Horton was allegedly sending sexually explicit messages in images both online and through texts to a person he thought was a teenager named Becky. He even arranged to meet her several times, although he never showed up, according to the Yavapai County Sheriff’s Office.

Lou said she suspected something was amiss with her husband when he hid his computer screen and cell phone from her, but she stuffed her doubts away, not wanting to jeopardize her waning health.

But in late June, U.S. marshals showed up on the couple’s doorstep to arrest her husband of 40 years.

He now sits in a Yavapai County jail on a $200,000 bond.

Lou said she would not bail him out. She refuses to take his calls.

Starting in early July of 2012, Horton reportedly initiated contact through a social networking site with a person he believed was a teenaged girl, according to the Yavapai sheriff’s investigators. The woman was actually a YCSO detective.
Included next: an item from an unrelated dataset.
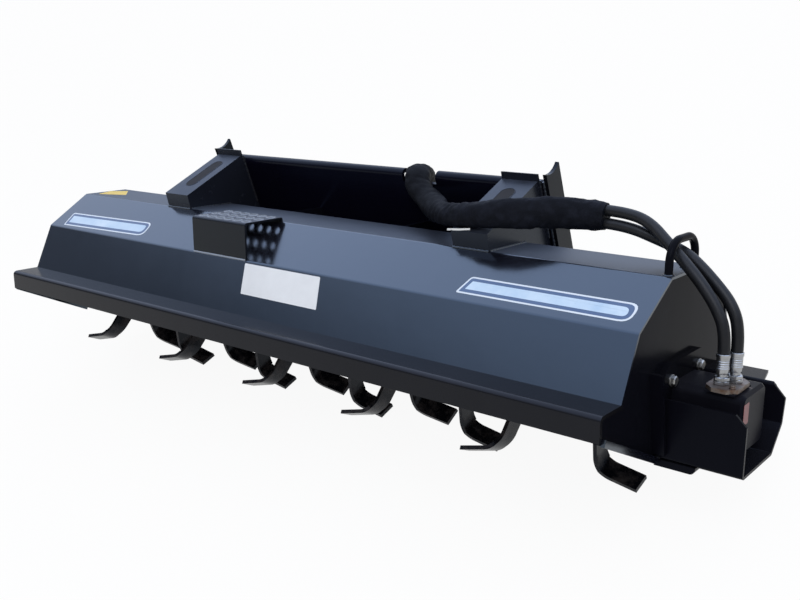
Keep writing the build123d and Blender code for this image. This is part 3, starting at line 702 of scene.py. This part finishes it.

The office has arrested numerous men on similar charges after posing as minors in chat rooms. In the past month, the office arrested at least two other men for luring a minor for sexual exploitation. In those cases, however, the men actually showed up in Cottonwood to meet the girl, only to find deputies waiting for them.

Horton reportedly sent numerous messages with unsolicited descriptions of sexual acts he wanted to perform with the teen. The text messages continued sporadically over the weeks, said Dwight D’Evelyn, media and crime prevention coordinator with the YCSO.

At the end of July, Horton sent a picture of his face to the girl. He claimed to have had a sexual relationship with a 16-year-old female. Later, Horton sent a photo of his genitalia and suggested meeting in a hotel room for sex, D’Evelyn said.

Horton arranged a meeting with the girl in Cottonwood. Detectives said that Horton admitted driving to the location on Aug. 8, 2012, but said he did not stay for the meeting.

Text conversations continued through August 2012, including more photos of his genitalia and descriptions of sex acts.  

In September, Horton arranged another meeting with the girl, but again did not show up, D’Evelyn said.

The messages, however, continued.

photo

Fred Horton

Lou said she spotted explicit messages on Fred’s phone once and found it odd he turned the computer screen when she approached.

Lou, who has multiple sclerosis, said she didn’t have the energy or speed to catch her husband red-handed.

“I can’t run around the house with the walker so I let it go,” she said.

Besides, Horton had always treated her well and taken care of her.

Since her husband’s arrest on June 24, Lou says she doesn’t need or want him anymore.

On May 22, a Grand Jury indicted Horton on 15 counts of luring a minor, three counts of aggravated luring and one count of commercial sexual exploitation of a minor.

A case management conference is scheduled for Oct. 7 at 9 a.m. in a Yavapai County Superior courtroom.

“These arrests should serve as a warning to parents that monitoring your children’s online activity is very important,” D’Evelyn said in an e-mail. “Chat rooms are especially concerning as they are the place where predators develop relationships and seek personal contact.

He suggested parents review this Internet safety presentation sponsored by the National Center for Missing and Exploited Children http://www.netsmartz.org/Presentations/Parents.

“Encourage children to report any suspicious online contacts and remind them predators use aliases and photos to appear as someone else,” he said. “This type of ruse is used to gain trust and obtain personal information in hopes of establishing a relationship beyond the online contact.”